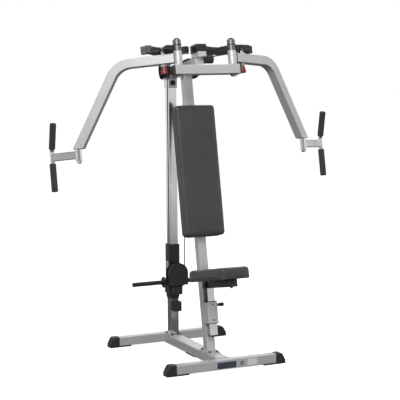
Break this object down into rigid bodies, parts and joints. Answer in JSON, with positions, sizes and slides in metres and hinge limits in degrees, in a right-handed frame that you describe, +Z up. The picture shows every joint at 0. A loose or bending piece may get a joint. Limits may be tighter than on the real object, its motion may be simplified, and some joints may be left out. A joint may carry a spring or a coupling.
{
  "type": "pec deck machine",
  "caption": "Plate-loaded pec deck with leaning mast, padded back and seat, swinging cranked arms, turning handles, cams, cable and a weight carriage on an upright.",
  "frame": {"origin": "centre of the underside of the rubber pad under the main tube, on the floor in the symmetry plane, midway between the cross tubes", "axes": "+X across the machine, +Y from the seat towards the weight upright, +Z up"},
  "size_m": [1.6194, 0.9273, 1.7531],
  "materials": {
    "silver_paint": "satin",
    "chrome": "polished",
    "grey_paint": "satin",
    "black_paint": "satin",
    "black_plastic": "matte",
    "rubber": "matte",
    "grip_rubber": "matte",
    "vinyl": "satin",
    "board_paint": "matte",
    "nylon": "satin",
    "red_plastic": "gloss",
    "cable": "satin",
    "zinc": "satin"
  },
  "bodies": {
    "frame": {"main_tube": "silver_paint", "front_cross_tube": "silver_paint", "rear_cross_tube": "silver_paint", "front_feet": "black_plastic", "rear_feet": "black_plastic", "floor_pad": "rubber", "mast": "silver_paint", "upright": "chrome", "frame_bolts": "zinc", "top_beam": "silver_paint", "crossmember": "silver_paint", "tube_plugs": "black_plastic", "head_stub": "silver_paint", "head_box": "black_paint", "upright_bracket": "silver_paint", "left_spindle": "chrome", "right_spindle": "chrome", "spindle_caps": "black_plastic", "stop_buffer": "rubber", "pulley_bracket": "black_paint", "rest_ring": "rubber", "rest_collar": "black_paint", "bumper_block": "rubber", "left_top_cable": "cable", "right_top_cable": "cable", "left_fall_cable": "cable", "right_fall_cable": "cable", "back_pad": "vinyl", "back_board": "board_paint", "seat_sleeve": "silver_paint", "sleeve_liners": "black_plastic"},
    "left_cam": {"left_cam": "black_paint", "left_cam_tube": "grey_paint"},
    "left_arm": {"left_arm": "silver_paint", "left_bushings": "nylon", "left_pin_housing": "chrome", "left_swivel_pin": "chrome"},
    "left_range_pin": {"left_range_pin": "red_plastic"},
    "left_handle": {"left_handle": "chrome", "left_grips": "grip_rubber"},
    "left_top_pulley": {"left_top_pulley": "black_plastic"},
    "right_cam": {"right_cam": "black_paint", "right_cam_tube": "grey_paint"},
    "right_arm": {"right_arm": "silver_paint", "right_bushings": "nylon", "right_pin_housing": "chrome", "right_swivel_pin": "chrome"},
    "right_range_pin": {"right_range_pin": "red_plastic"},
    "right_handle": {"right_handle": "chrome", "right_grips": "grip_rubber"},
    "right_top_pulley": {"right_top_pulley": "black_plastic"},
    "carriage": {"carriage": "black_paint", "pulley_housing": "black_paint", "weight_horns": "black_paint", "cable_loop": "cable"},
    "carriage_pulley": {"carriage_pulley": "black_plastic"},
    "seat": {"seat_post": "chrome", "seat_support": "black_paint", "seat_pad": "vinyl"},
    "seat_pin": {"seat_pin": "black_plastic"}
  },
  "joints": [
    {"name": "left_cam_swing", "type": "hinge", "parent": "frame", "child": "left_cam", "pos_m": [-0.16, -0.162, 1.6468], "axis": [0, 0.1822, 0.9833], "range_deg": [0, 85]},
    {"name": "left_arm_adjust", "type": "hinge", "parent": "left_cam", "child": "left_arm", "pos_m": [-0.16, -0.162, 1.6468], "axis": [0, 0.1822, 0.9833], "range_deg": [0, 41.2]},
    {"name": "left_range_pin_pull", "type": "slide", "parent": "left_arm", "child": "left_range_pin", "axis": [0, -0.1822, -0.9833], "range_m": [0, 0.014], "stiffness_N_per_m": 900},
    {"name": "left_handle_swing", "type": "hinge", "parent": "left_arm", "child": "left_handle", "pos_m": [-0.63558, 0.08495, 1.13828], "axis": [0, 0.1822, 0.9833], "range_deg": [-50, 45]},
    {"name": "right_cam_swing", "type": "hinge", "parent": "frame", "child": "right_cam", "pos_m": [0.16, -0.162, 1.6468], "axis": [0, -0.1822, -0.9833], "range_deg": [0, 85]},
    {"name": "right_arm_adjust", "type": "hinge", "parent": "right_cam", "child": "right_arm", "pos_m": [0.16, -0.162, 1.6468], "axis": [0, -0.1822, -0.9833], "range_deg": [-10.3, 30.9]},
    {"name": "right_range_pin_pull", "type": "slide", "parent": "right_arm", "child": "right_range_pin", "axis": [0, -0.1822, -0.9833], "range_m": [0, 0.014], "stiffness_N_per_m": 900},
    {"name": "right_handle_swing", "type": "hinge", "parent": "right_arm", "child": "right_handle", "pos_m": [0.6879, -0.00398, 1.15476], "axis": [0, -0.1822, -0.9833], "range_deg": [-50, 45]},
    {"name": "left_top_pulley_spin", "type": "hinge", "parent": "frame", "child": "left_top_pulley", "pos_m": [-0.07892, 0.20028, 1.58559], "axis": [0.7649, -0.6441, 0], "range_deg": [0, 294.8]},
    {"name": "right_top_pulley_spin", "type": "hinge", "parent": "frame", "child": "right_top_pulley", "pos_m": [0.07892, 0.20028, 1.58559], "axis": [0.7649, 0.6441, 0], "range_deg": [0, 294.8]},
    {"name": "carriage_slide", "type": "slide", "parent": "frame", "child": "carriage", "axis": [0, 0, 1], "range_m": [0, 0.2471], "deforming": ["left_fall_cable", "right_fall_cable"]},
    {"name": "carriage_pulley_spin", "type": "hinge", "parent": "carriage", "child": "carriage_pulley", "pos_m": [0, 0.237, 0.425], "axis": [0, 1, 0], "continuous": true},
    {"name": "seat_height", "type": "slide", "parent": "frame", "child": "seat", "axis": [0, 0.1822, 0.9833], "range_m": [-0.05, 0.09]},
    {"name": "seat_pin_pull", "type": "slide", "parent": "frame", "child": "seat_pin", "axis": [1, 0, 0], "range_m": [0, 0.012], "stiffness_N_per_m": 900}
  ],
  "couplings": [
    {"joint": "right_cam_swing", "follows": "left_cam_swing", "ratio": 1},
    {"joint": "carriage_slide", "follows": "left_cam_swing", "m_per_rad": 0.1662},
    {"joint": "left_top_pulley_spin", "follows": "left_cam_swing", "ratio": 3.4625},
    {"joint": "right_top_pulley_spin", "follows": "left_cam_swing", "ratio": 3.4625}
  ]
}
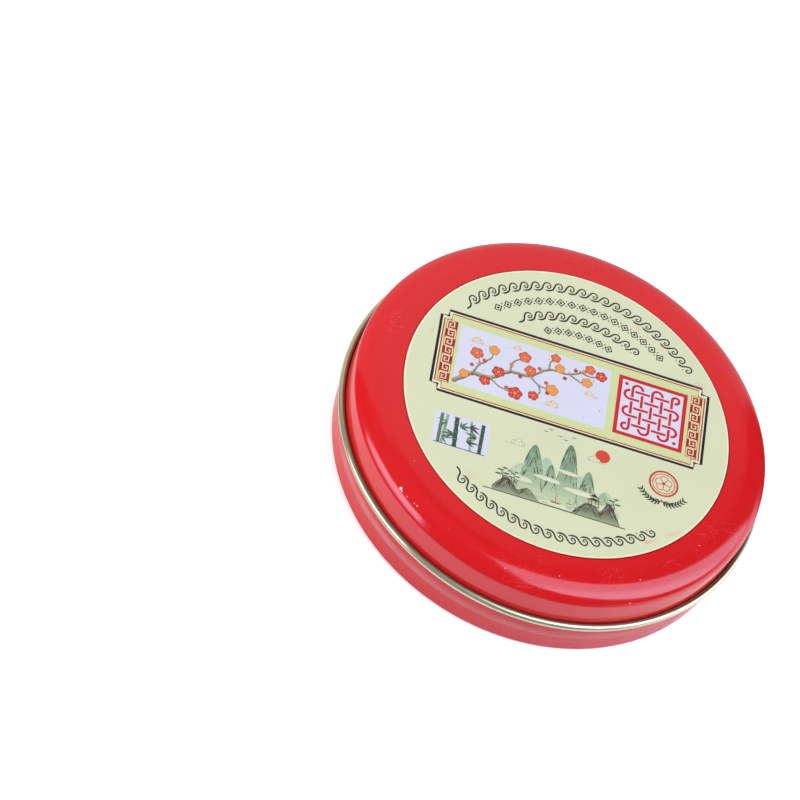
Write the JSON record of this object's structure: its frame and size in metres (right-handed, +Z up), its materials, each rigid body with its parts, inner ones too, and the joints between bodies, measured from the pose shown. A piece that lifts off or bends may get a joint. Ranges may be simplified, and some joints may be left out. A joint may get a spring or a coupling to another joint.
{
  "type": "seal paste box",
  "caption": "Shallow round tin for seal paste: a drawn base pan, a slip-on lid with an outward rolled hem and a printed disc, red paste inside and a clear film disc over it.",
  "frame": {"origin": "on the table, in the middle of the ring that the base stands on", "axes": "+Z up along the tin's axis; +X is the reading direction of the printed disc, so -Y is its lower edge"},
  "size_m": [0.0902, 0.0902, 0.0206],
  "materials": {
    "base_enamel": "gloss",
    "lid_enamel": "gloss",
    "label_print": "satin",
    "paste": "satin",
    "film": "gloss"
  },
  "bodies": {
    "base": {"base_shell": "base_enamel", "seal_paste": "paste"},
    "film": {"cover_film": "film"},
    "lid": {"lid_shell": "lid_enamel", "lid_label": "label_print"}
  },
  "joints": [
    {"name": "lid_lift", "type": "slide", "parent": "base", "child": "lid", "axis": [0, 0, 1], "range_m": [0, 0.05]},
    {"name": "film_lift", "type": "slide", "parent": "base", "child": "film", "axis": [0, 0, 1], "range_m": [0, 0.02]}
  ],
  "couplings": [
    {"joint": "film_lift", "follows": "lid_lift", "ratio": 0.4}
  ]
}
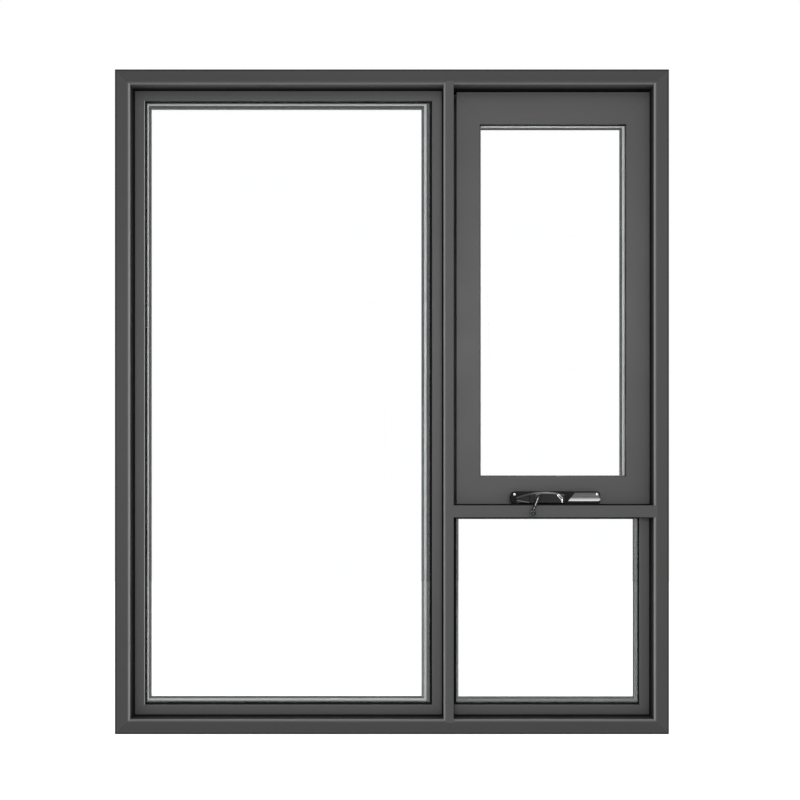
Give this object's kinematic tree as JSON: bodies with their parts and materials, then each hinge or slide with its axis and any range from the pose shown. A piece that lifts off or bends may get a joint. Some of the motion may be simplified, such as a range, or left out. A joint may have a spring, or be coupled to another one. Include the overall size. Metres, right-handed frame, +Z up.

===

=== What the task requires ===
Return the line that contains "Write the JSON" and all lines after it, verbatim, and nothing else.

=== Exercise result ===
Write the JSON record of this object's structure: its frame and size in metres (right-handed, +Z up), its materials, each rigid body with its parts, inner ones too, and the joints between bodies, measured from the pose shown. A piece that lifts off or bends may get a joint. Ranges may be simplified, and some joints may be left out. A joint may get a spring or a coupling to another joint.
{
  "type": "seal paste box",
  "caption": "Shallow round tin for seal paste: a drawn base pan, a slip-on lid with an outward rolled hem and a printed disc, red paste inside and a clear film disc over it.",
  "frame": {"origin": "on the table, in the middle of the ring that the base stands on", "axes": "+Z up along the tin's axis; +X is the reading direction of the printed disc, so -Y is its lower edge"},
  "size_m": [0.0902, 0.0902, 0.0206],
  "materials": {
    "base_enamel": "gloss",
    "lid_enamel": "gloss",
    "label_print": "satin",
    "paste": "satin",
    "film": "gloss"
  },
  "bodies": {
    "base": {"base_shell": "base_enamel", "seal_paste": "paste"},
    "film": {"cover_film": "film"},
    "lid": {"lid_shell": "lid_enamel", "lid_label": "label_print"}
  },
  "joints": [
    {"name": "lid_lift", "type": "slide", "parent": "base", "child": "lid", "axis": [0, 0, 1], "range_m": [0, 0.05]},
    {"name": "film_lift", "type": "slide", "parent": "base", "child": "film", "axis": [0, 0, 1], "range_m": [0, 0.02]}
  ],
  "couplings": [
    {"joint": "film_lift", "follows": "lid_lift", "ratio": 0.4}
  ]
}
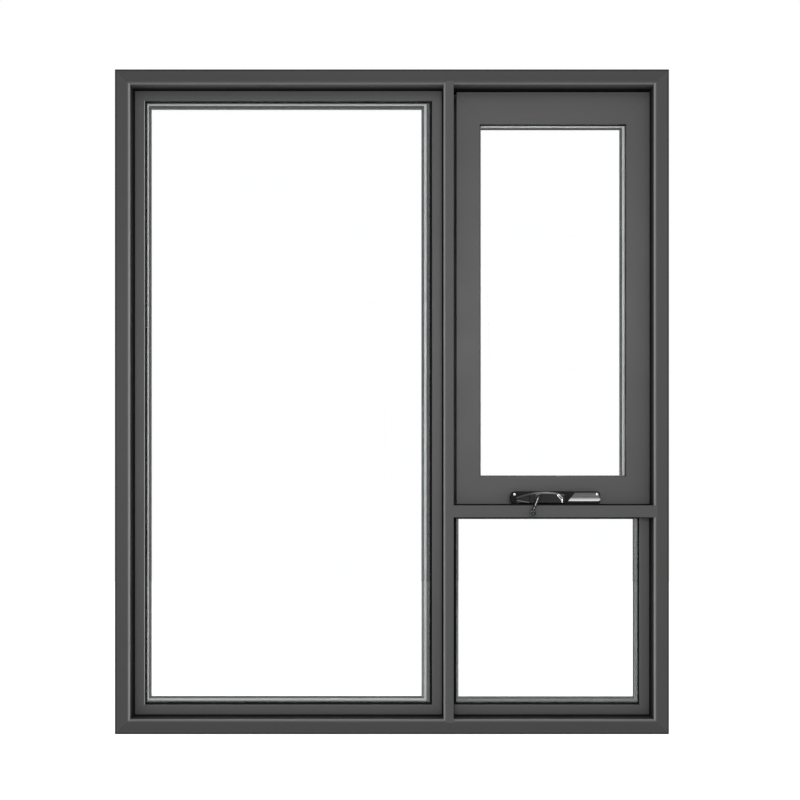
Give this object's kinematic tree as JSON: bodies with their parts and materials, then each hinge or slide with its axis and any range from the pose shown. A piece that lifts off or bends may get a joint. Some of the motion may be simplified, such as a range, or left out. A joint may have a spring, or be coupled to another one. Include the overall size. Metres, right-handed frame, +Z up.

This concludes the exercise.